Bolivia atraviesa la situación más compleja de su historia moderna. Vive, desde hace semanas, la disputa del poder entre quienes han sido echados del gobierno pero no de las calles, y quienes pensando que tomando el gobierno, con facilidad, mediante las balas, ganarían las calles.
Esto último no ha podido ser porque el Movimiento al Socialismo (MAS) apuesta por recuperar el gobierno desde las calles y la resistencia. Mediante turnos que cubren las 24 horas del día impiden el paso de vehículos, personas y mercancías desde las distintas arterias de El Alto, hacia La Paz.
El Alto es la ciudad que creció con la ciudad, cuando las montañas de La Paz le cerraron el paso a su desarrollo, encontró en lo alto ese camino hacia dónde extenderse, creando ahí una población que hoy día es más grande que la propia capital.
Ahí están el aeropuerto y los suburbios de quienes bajan a trabajar en los servicios; alberga las fábricas, bodegas y plantas de almacenamiento como la de Senkata, en donde decenas de pipas llevan descansando varios días sin poder rodar hacia La Paz con el combustible que después de haber escaseado, ya no hay en los motores paceños.
Para los productos perecederos tampoco hay paso entre las barricadas compuestas por piedras, palos, alambres y fogatas, fielmente cuidadas por vecinos alteños que lloran el exilio de Evo y están dispuestos a dejar sus vidas, como sucede a diario, antes de volver a ser los subordinados de los de siempre.
Mientras, desde el Palacio Quemado despacha una presidenta de dicho y de facto, con un gabinete integrado por personajes sin nombre o con alguno bajo sospecha, o de plano, tristemente célebres.
Como el ministro de gobierno, Arturo Murillo, quien por sus declaraciones pendencieras y diarias amenazas a quienes ahora son opositores, parece más un sádico rencoroso que un gobernante obligado a sacar adelante la gobernabilidad de un país en llamas.
Así también juega, a la venganza, la ministra de Relaciones Exteriores, Karen Longaric, quien expone la peor cara de su país al mundo manteniendo como rehenes del régimen usurpador a veinte bolivianos asilados y hacinados en la embajada mexicana sin el salvoconducto que les permita abandonar Bolivia.
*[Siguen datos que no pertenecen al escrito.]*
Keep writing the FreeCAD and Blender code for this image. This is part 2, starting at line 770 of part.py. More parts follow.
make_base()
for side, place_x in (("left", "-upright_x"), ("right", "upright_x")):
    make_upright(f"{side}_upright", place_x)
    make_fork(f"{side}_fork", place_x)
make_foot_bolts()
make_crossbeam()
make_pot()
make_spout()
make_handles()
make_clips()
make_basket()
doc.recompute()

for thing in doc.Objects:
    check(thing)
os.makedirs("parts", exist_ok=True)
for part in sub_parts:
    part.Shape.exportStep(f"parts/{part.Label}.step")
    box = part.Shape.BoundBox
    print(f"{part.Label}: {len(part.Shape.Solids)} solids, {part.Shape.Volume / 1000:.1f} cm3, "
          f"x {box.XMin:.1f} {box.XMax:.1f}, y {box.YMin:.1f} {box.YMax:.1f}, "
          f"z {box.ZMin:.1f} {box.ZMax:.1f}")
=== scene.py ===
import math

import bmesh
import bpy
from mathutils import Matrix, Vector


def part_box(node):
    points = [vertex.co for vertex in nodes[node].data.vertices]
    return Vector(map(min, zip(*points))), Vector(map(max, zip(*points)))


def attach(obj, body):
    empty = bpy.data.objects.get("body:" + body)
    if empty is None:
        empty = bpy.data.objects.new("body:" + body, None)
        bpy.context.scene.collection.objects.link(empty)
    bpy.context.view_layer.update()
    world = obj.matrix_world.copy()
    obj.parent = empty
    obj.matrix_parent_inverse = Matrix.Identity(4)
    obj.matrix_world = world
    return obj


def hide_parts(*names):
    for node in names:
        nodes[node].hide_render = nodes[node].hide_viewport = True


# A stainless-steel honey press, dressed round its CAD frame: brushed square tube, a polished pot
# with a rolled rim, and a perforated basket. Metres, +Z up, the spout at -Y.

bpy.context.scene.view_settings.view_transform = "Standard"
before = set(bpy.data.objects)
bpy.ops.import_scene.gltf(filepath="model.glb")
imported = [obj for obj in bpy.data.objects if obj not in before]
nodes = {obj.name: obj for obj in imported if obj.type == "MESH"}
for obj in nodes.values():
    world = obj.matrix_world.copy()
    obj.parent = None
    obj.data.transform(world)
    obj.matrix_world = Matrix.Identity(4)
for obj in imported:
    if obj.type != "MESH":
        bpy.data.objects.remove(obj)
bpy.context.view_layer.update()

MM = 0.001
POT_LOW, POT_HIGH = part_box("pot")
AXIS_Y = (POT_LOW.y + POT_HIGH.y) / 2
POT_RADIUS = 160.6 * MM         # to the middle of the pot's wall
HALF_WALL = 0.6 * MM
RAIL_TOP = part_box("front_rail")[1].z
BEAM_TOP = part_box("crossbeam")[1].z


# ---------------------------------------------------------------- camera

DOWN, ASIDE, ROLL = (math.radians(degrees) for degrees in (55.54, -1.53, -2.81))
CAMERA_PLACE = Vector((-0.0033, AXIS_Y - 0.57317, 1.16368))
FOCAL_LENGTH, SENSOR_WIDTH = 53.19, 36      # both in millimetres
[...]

Y todo, por la impotencia de no haber podido “cazar” al ex mandatario, y que éste tenga, en nuestro país, el refugio que le niegan a quienes no tuvieron oportunidad de salir.
La apuesta de ambas partes en conflicto sigue las líneas de la resistencia: por un lado, que busca hacer caer a un gobierno, que diario, en los cabildos (asambleas públicas), desconoce y al que no reconocerá ni como interlocutor en busca de algún acuerdo general; y por el otro, un gobierno que pensó que solo por tomar las llaves del palacio y ejecutar órdenes de represión soportadas en decretos que dan derecho para matar, iban a romper las filas del MAS, que luego solo sería cosa de convocar a elecciones y ganarlas eliminando antes el derecho de la oposición a competir.
Entre ambas líneas se mueve el futuro de Bolivia: aquella que no cederá ante la represión y la violencia; y la que no termina por entender que solo está provocando echarle gasolina a la hoguera cada vez que asesina a un disidente.
Si antes no ocurre una intervención internacional verdaderamente sincera y capaz de iniciar el fin de esta lucha, las líneas que día con día cruza el pueblo boliviano solo auguran una guerra civil.